A "super-smart" grid powered by solar farms in North Africa, wind farms in northern Europe and the North Sea, hydro-electric from Scandinavia and the Alps and a complement of biomass and marine energy could render carbon-based fuels obsolete for electricity by 2050, said the report.
The goal is achievable even without the use of nuclear energy, the mainstay of electricity in France, it said.
Europe's electricity could be all renewables by 2050, Agence France Press, 3-29-10

But there is also evidence that we are incapable of coming to grips with the imperatives of this moment:

Humans are too stupid to prevent climate change from radically impacting on our lives over the coming decades.
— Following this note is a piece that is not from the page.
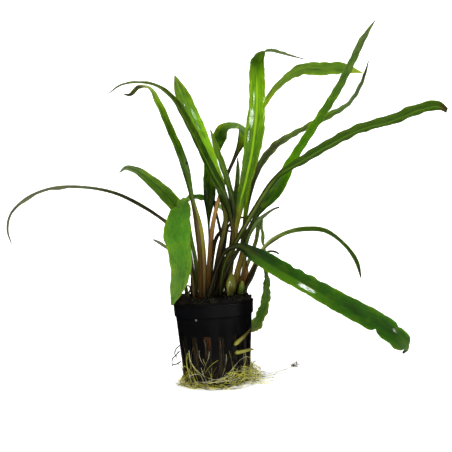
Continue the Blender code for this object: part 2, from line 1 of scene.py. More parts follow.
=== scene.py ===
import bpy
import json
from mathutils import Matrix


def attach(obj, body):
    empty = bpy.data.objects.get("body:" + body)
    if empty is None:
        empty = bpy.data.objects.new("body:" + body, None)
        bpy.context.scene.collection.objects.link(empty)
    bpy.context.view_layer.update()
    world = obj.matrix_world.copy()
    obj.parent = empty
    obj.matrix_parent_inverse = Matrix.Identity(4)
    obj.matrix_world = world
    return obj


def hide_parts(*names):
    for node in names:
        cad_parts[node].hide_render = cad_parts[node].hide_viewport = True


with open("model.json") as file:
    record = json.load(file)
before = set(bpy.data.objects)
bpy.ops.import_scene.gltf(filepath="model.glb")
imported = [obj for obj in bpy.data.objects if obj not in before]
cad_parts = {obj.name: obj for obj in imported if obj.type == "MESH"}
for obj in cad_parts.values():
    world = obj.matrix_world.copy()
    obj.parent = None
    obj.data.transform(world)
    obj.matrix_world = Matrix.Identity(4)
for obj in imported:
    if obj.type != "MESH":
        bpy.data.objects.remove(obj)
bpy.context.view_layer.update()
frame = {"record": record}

# Potted cryptocoryne: strap leaves on channelled stalks, a black net pot packed with dark
# growing wool, and pale roots that leave its slots. Routes and sizes are in millimetres, as in
# the part's source, and mm turns them to metres.
import json
import math

import bpy
import numpy as np
from mathutils import Vector, noise

mm = 0.001


def toLinear(hexColour):
    # sRGB hex to the linear values that a shader reads
    parts = [int(hexColour[at:at + 2], 16) / 255 for at in (1, 3, 5)]
    return (*[p / 12.92 if p <= 0.04045 else ((p + 0.055) / 1.055) ** 2.4 for p in parts], 1.0)


def feed(tree, node, inputs):
    # joins the sockets given to the node's inputs, and sets those that get a plain value
    for name, source in inputs.items():
        if isinstance(source, bpy.types.NodeSocket):
            tree.links.new(source, node.inputs[name])
        else:
            node.inputs[name].default_value = source


def addNode(tree, kind, inputs, out=0, stops=(), **settings):
    # a node with what feeds it, a ramp's stops and its settings; gives back one of its outputs
    node = tree.nodes.new("ShaderNode" + kind)
    for name, value in settings.items():
        setattr(node, name, value)
    feed(tree, node, inputs)
    if stops:
        elements = node.color_ramp.elements
        for element, (at, tone) in ((elements[0], stops[0]), (elements[1], stops[-1])):
            element.position = at
            element.color = toLinear(tone)
        for at, tone in stops[1:-1]:
            elements.new(at).color = toLinear(tone)
    return node.outputs[out]


def startMaterial(name):
    material = bpy.data.materials.new(name)
    material.use_nodes = True
    return material, material.node_tree, material.node_tree.nodes["Principled BSDF"]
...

This is the stark conclusion of James Lovelock, the globally respected environmental thinker and independent scientist who developed the Gaia theory ... "I don't think we're yet evolved to the point where we're clever enough to handle a complex a situation as climate change," said Lovelock in his first in-depth interview since the theft of the UEA emails last November. "The inertia of humans is so huge that you can't really do anything meaningful."
One of the main obstructions to meaningful action is "modern democracy", he added. "Even the best democracies agree that when a major war approaches, democracy must be put on hold for the time being. I have a feeling that climate change may be an issue as severe as a war. It may be necessary to put democracy on hold for a while."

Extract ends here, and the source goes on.